* **Stated task**
Copy out every line containing the word "scene".

(begin)

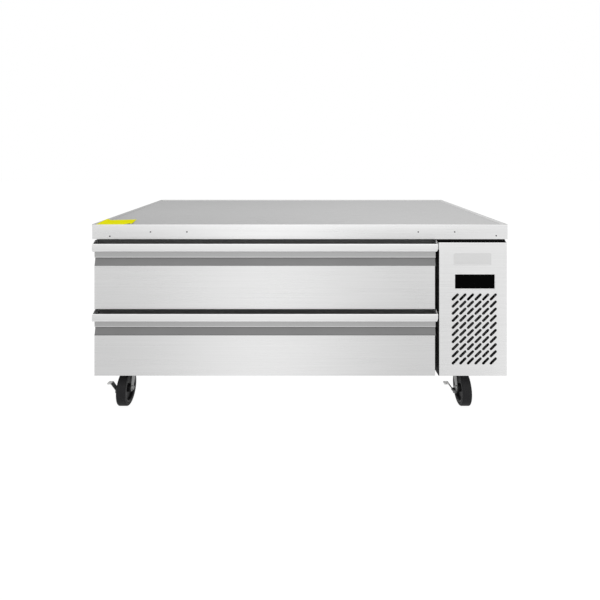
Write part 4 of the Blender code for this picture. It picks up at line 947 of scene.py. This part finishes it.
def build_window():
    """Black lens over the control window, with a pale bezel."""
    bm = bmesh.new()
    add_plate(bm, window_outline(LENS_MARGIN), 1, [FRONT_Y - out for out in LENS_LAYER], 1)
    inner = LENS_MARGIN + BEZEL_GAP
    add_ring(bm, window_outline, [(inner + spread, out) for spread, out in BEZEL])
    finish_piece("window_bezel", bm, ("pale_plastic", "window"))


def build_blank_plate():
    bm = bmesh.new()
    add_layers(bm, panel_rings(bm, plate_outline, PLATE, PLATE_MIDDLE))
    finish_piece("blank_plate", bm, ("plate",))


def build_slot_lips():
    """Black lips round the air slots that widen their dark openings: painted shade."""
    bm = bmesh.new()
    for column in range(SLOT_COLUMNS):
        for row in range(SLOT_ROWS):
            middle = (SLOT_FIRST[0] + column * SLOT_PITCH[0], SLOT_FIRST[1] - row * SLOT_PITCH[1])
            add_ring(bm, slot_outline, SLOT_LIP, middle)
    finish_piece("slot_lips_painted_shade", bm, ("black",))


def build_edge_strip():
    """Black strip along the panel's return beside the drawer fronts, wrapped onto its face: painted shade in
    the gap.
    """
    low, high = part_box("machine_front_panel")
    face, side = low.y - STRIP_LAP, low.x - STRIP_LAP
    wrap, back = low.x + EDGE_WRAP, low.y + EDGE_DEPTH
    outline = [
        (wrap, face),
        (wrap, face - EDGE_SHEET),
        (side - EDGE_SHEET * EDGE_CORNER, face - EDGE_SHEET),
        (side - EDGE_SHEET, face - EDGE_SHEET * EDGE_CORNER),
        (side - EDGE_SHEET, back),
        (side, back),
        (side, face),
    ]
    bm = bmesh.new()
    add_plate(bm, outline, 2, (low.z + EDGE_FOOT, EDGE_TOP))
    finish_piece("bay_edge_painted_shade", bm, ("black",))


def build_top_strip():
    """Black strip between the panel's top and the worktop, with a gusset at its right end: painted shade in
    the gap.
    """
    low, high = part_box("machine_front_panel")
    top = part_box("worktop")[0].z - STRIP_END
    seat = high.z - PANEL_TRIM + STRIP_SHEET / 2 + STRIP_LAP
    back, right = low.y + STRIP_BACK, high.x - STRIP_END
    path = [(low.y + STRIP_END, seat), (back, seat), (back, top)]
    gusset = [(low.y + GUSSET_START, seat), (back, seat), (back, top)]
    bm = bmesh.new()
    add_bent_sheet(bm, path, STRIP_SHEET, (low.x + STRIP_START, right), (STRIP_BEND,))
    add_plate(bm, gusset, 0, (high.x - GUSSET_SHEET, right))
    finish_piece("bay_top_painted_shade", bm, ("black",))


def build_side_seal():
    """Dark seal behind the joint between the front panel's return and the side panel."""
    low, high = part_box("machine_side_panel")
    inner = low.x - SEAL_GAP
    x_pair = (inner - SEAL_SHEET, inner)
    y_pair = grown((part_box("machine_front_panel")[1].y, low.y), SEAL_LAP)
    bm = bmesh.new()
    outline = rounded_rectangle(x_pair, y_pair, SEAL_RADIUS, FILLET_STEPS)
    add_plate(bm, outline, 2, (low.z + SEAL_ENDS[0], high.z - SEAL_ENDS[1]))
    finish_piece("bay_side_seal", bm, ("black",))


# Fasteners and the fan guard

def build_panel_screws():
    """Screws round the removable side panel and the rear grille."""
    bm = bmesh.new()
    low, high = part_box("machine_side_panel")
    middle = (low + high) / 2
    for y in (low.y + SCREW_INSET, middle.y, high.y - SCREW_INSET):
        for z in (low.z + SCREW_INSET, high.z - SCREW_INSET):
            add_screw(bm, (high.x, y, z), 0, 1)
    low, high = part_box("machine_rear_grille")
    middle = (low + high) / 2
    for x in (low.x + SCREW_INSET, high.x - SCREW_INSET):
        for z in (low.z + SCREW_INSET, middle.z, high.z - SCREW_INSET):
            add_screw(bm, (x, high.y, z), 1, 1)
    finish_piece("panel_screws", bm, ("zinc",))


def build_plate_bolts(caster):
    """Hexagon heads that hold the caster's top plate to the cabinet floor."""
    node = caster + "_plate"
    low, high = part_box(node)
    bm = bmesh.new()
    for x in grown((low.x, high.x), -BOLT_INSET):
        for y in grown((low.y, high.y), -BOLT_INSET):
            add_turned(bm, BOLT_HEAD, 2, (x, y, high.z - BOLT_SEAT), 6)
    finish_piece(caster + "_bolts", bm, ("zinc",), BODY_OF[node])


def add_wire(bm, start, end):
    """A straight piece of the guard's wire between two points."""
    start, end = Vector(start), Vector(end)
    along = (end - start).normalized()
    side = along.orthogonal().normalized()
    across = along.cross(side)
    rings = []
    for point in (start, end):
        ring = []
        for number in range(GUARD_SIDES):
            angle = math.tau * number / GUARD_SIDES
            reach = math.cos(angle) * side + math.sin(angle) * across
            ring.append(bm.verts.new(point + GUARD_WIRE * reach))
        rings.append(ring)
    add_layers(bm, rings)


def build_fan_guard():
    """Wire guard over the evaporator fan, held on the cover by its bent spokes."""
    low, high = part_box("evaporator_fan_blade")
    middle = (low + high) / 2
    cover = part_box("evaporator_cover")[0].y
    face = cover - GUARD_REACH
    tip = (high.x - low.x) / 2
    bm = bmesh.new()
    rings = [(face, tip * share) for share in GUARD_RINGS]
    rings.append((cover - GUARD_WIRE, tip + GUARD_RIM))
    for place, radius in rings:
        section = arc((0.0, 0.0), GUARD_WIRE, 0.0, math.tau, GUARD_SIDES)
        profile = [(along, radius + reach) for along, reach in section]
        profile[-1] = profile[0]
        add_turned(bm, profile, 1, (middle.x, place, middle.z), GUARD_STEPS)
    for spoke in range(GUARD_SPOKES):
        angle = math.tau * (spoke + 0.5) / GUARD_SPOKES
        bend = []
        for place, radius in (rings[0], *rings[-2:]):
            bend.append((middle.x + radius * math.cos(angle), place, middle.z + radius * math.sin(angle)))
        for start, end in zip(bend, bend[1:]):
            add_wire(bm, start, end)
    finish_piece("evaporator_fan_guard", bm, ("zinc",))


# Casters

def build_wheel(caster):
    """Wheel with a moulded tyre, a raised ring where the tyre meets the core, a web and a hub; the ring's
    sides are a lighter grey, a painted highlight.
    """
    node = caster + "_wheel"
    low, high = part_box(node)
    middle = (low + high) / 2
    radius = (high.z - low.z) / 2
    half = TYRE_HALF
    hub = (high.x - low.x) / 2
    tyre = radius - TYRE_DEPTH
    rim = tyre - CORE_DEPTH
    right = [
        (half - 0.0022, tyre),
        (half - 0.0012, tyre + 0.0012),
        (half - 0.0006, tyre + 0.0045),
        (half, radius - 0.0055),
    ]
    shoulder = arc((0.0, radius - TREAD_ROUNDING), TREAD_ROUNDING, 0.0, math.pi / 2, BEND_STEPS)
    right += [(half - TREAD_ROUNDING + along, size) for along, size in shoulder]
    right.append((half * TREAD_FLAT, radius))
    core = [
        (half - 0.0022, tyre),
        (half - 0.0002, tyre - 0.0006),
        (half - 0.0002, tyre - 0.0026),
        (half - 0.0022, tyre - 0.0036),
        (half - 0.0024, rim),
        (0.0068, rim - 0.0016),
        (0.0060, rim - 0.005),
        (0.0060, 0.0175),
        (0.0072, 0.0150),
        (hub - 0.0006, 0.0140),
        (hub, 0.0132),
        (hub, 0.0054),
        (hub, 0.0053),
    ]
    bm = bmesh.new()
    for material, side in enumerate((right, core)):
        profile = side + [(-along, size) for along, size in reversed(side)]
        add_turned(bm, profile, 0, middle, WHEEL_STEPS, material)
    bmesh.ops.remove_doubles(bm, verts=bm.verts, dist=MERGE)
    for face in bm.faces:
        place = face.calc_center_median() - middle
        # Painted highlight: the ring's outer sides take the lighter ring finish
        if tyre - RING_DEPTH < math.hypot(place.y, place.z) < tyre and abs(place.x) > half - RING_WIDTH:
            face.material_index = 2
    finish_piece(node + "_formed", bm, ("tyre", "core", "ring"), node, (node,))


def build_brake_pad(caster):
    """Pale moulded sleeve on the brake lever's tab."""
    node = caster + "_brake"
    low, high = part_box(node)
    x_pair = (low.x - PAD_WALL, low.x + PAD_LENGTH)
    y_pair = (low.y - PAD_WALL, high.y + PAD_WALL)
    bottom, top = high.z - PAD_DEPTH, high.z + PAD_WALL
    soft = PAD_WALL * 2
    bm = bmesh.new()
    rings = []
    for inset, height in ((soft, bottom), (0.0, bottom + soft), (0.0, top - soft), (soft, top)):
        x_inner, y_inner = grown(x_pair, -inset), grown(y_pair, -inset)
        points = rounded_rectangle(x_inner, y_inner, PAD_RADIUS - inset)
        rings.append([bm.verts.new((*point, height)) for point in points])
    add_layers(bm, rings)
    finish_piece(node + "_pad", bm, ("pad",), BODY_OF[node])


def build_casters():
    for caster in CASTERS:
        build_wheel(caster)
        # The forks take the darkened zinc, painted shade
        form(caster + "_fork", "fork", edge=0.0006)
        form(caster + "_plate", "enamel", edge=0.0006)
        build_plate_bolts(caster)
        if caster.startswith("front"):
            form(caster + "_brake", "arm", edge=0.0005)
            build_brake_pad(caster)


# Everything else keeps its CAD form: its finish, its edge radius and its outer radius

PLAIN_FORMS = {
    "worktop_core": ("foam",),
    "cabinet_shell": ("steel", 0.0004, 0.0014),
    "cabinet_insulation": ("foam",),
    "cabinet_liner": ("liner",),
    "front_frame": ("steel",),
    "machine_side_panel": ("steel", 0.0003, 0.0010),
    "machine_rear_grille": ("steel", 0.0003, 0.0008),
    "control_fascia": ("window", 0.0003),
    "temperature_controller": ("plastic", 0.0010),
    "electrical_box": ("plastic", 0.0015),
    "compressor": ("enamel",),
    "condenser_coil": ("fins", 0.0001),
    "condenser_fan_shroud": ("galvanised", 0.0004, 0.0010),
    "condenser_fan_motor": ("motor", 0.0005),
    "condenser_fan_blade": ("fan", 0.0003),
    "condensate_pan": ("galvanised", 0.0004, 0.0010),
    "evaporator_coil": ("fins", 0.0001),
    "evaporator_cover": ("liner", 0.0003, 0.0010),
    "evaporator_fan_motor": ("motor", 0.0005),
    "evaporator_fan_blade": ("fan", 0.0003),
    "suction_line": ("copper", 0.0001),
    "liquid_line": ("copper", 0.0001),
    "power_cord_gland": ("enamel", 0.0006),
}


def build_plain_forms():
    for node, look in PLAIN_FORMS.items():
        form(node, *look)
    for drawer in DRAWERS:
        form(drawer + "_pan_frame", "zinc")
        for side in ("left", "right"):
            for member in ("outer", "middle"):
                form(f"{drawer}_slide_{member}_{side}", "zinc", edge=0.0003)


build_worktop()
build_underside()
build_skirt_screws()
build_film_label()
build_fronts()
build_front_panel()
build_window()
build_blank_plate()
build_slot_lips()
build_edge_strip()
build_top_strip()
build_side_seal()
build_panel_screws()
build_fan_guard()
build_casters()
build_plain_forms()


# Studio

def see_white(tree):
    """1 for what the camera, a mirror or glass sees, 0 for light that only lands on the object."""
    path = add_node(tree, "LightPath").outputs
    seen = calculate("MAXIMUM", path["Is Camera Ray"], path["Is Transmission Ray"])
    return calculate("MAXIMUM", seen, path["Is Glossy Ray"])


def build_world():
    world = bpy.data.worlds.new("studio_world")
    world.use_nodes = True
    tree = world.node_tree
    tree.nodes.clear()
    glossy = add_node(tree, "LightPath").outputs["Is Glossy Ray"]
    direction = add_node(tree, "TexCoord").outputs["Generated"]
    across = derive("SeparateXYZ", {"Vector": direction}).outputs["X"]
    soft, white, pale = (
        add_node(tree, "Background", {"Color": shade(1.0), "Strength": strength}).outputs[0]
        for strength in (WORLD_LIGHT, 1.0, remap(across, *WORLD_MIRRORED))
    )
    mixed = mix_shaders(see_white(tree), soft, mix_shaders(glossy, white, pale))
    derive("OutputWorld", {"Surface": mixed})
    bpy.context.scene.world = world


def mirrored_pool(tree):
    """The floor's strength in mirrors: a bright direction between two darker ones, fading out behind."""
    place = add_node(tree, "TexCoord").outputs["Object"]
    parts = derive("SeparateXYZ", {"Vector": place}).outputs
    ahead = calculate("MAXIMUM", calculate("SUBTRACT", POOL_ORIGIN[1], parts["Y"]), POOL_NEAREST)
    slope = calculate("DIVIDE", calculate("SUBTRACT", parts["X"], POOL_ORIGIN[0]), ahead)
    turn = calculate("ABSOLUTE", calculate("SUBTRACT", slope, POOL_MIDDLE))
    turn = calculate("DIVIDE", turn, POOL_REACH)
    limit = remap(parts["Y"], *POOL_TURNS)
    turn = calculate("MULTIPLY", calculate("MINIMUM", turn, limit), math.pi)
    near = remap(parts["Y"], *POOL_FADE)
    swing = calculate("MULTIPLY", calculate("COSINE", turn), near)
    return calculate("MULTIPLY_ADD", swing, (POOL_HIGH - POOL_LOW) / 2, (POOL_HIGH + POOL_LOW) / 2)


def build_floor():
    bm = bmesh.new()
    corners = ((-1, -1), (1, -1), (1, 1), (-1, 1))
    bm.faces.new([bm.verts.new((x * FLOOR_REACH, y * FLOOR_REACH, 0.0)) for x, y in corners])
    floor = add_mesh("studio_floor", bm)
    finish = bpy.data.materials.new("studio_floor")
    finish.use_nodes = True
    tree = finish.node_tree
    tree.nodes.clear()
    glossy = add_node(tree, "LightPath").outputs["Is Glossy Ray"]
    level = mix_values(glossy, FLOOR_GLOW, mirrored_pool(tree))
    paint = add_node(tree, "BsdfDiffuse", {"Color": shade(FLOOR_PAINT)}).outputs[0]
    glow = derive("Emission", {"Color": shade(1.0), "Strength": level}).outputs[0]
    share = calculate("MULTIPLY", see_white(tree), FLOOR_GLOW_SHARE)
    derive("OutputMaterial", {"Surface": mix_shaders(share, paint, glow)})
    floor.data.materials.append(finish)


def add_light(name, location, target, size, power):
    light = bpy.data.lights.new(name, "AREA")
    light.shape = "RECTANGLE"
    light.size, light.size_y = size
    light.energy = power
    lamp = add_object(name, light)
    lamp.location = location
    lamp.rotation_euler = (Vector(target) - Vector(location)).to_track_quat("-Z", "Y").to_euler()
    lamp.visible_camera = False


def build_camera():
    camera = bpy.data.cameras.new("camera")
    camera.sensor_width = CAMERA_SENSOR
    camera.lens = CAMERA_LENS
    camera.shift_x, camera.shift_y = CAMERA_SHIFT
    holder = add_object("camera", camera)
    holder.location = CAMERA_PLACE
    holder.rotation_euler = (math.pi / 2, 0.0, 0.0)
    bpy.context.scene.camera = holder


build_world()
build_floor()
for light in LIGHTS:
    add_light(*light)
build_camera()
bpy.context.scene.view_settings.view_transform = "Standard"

(end)

* **Solution to the problem**
Write part 4 of the Blender code for this picture. It picks up at line 947 of scene.py. This part finishes it.
    bpy.context.scene.world = world
    bpy.context.scene.camera = holder
bpy.context.scene.view_settings.view_transform = "Standard"